A Partial Lexicon of Current Political Speech
Here’s a partial lexicon of contemporary political speech for AT readers. Feel free to add to it in the comment section.
Unemployment rate – This is a virtual number roughly equivalent to half the actual number of people who are unemployed.
“…for the American people.” – Usually coming at the end of the sentence, it’s a prepositional phrase that signals that the American people are about to get hosed, again.
Investment – When applied to government spending, it refers to government expenditures that will multiply the spending party’s power and influence with minimal return-on-investment to the taxpayers.
Unsustainable debt – This refers to the debt level immediately before additional debt is incurred, which becomes post-unsustainable debt, and eventually bankruptcy. (See California and New York.)
Jobless Recovery – This is an oxymoron used to explain why the unemployment rate continues to climb when a “recovery” is allegedly underway. Like touch less sex (e.g., Bill Clinton’s phone sex with Monica), it is existential foolishness that, for credibility, relies on the reasonable notion that unemployment is a lagging indicator of a recovery.

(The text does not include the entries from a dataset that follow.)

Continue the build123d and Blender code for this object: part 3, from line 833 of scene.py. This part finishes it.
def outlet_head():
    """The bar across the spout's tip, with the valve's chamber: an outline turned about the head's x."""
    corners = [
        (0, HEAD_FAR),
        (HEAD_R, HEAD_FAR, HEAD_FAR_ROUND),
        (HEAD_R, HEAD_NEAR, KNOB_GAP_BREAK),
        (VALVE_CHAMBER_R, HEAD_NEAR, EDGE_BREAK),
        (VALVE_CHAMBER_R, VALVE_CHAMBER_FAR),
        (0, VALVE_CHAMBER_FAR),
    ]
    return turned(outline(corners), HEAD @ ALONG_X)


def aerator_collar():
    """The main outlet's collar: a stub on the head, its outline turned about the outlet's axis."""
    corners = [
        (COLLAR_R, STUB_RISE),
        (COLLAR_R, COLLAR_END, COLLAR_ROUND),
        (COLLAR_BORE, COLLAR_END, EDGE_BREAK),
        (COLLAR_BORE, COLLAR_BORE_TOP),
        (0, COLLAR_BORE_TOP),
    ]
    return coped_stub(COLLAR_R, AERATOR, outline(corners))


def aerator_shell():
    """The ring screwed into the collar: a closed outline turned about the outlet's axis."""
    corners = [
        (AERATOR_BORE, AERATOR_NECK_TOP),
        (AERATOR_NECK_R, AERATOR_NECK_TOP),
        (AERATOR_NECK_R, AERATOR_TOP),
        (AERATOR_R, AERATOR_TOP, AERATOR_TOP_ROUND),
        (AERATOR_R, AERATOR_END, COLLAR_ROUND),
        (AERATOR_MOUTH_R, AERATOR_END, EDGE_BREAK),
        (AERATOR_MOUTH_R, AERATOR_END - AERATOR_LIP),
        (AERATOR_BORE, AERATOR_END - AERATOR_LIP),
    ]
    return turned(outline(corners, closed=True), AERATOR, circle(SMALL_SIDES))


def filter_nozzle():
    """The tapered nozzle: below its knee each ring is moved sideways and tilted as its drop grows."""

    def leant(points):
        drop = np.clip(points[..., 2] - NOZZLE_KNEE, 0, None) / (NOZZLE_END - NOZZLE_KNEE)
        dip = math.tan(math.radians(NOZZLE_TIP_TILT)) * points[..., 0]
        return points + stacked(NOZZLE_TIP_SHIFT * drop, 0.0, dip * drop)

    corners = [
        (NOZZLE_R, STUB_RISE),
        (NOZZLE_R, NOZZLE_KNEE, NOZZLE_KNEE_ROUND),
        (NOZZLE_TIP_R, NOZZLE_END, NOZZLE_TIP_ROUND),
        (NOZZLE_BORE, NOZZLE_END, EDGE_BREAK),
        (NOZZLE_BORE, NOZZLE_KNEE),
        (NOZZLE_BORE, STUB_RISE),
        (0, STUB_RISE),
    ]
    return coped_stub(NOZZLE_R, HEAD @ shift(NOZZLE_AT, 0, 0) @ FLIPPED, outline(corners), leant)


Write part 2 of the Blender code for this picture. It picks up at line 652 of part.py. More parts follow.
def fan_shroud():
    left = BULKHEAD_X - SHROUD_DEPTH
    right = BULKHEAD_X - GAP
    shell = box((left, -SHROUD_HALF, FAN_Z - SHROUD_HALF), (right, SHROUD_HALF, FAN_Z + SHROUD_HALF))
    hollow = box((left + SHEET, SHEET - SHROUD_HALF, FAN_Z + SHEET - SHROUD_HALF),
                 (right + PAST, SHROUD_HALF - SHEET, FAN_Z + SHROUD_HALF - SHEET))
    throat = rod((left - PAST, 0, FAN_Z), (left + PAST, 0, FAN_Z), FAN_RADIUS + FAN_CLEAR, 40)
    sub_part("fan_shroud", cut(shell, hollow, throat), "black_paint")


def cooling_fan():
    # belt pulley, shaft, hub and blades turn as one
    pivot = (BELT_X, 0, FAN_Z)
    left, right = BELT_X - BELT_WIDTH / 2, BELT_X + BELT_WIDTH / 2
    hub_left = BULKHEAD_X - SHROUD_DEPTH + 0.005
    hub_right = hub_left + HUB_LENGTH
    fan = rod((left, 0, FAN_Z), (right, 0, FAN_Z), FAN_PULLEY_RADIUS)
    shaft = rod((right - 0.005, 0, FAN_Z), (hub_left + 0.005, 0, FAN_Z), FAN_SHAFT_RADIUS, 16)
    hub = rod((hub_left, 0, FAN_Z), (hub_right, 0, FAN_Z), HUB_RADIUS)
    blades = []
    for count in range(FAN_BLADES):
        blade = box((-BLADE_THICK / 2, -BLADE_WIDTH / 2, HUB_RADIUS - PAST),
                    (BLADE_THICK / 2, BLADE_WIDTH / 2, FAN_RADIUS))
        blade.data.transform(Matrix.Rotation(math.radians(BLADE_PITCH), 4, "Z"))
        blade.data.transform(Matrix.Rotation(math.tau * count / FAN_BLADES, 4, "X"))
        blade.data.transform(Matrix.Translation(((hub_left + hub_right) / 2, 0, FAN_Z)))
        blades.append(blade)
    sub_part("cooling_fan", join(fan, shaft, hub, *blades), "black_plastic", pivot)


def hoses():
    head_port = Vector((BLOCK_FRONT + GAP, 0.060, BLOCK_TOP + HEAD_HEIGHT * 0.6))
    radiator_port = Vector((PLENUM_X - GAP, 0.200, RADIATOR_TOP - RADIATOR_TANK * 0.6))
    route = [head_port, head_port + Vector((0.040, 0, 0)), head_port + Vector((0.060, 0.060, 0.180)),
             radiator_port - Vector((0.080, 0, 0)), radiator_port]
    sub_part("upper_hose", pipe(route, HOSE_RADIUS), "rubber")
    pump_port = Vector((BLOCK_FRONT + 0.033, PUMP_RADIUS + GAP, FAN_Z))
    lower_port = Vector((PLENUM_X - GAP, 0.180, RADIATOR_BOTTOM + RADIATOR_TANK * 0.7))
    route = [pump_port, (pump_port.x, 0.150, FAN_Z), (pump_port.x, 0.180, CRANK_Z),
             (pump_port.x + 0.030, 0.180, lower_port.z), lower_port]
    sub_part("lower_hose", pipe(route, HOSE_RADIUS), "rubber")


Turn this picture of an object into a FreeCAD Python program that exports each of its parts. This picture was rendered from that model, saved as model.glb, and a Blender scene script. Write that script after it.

But as most often used by politicians today, it’s like saying, “I’m not sick anymore, but I’m still vomiting an awful lot.”
Options, Choices – As it pertains to the proposed healthcare bills, these often interchangeable words signal a concerted effort to minimize, and eventually eliminate, options and choices.
Affordable – A word that, when attached to a proposed piece of federal legislation, signals that anyone with an ounce of economic common sense recognizes the venture as unaffordable.
Transform – In the current political environment it means to socialize, or collectivize, by placing authority to manage the venture under federal government control. It’s often used interchangeably with “reform.”
Bipartisan – A situation when 1-3 “moderate” Republicans vote with Democrats. (Used most recently by Obama Press Secretary Bob Gibbs in referring to the House-passed healthcare reform bill as a “bipartisan” effort.)
Moderate – A politician with no discernable or consistent political philosophy, although they tend to break Left when not drifting with the wind. Most often used to refer to Republicans. (See Senators Snowe, Collins, Graham, et al.)
Lower costs – When applied to federal government expenditures, it means higher costs.
Republican Strategist/Democrat Strategist – Underemployed partisan 30-somethings who remain on standby to appear on cable TV news shows where they enthusiastically share their vast political wisdom with the ignorant public before returning to their pizza delivery jobs or entry level positions in marketing firms.
Share the wealth – It means to confiscate wealth from some in order to give it to others in the expectation that the others will express their gratitude to the party executing the transfer, or wealth sharing, during the next election. It’s somewhat similar to “redistribution of income,” and is a cousin of “fair.”
Pay-go – A hyphenated word that purports to be a linguistic promise of a balanced federal budget when it actually means the taxpayers will continue to “pay” through the nose, and if they don’t like it they can “go” fish.
Hope and Change – There are classic comfort words coupled together to enable the hearer to attach their personal fond wishes for the future onto a superior being’s ability to deliver whatever the hearer defines as “hope and change.” The actualization of hope and change lays somewhere over the rainbow, next to the pot of gold, inside the Lost Dutchman’s mine, next to the Holy Grail.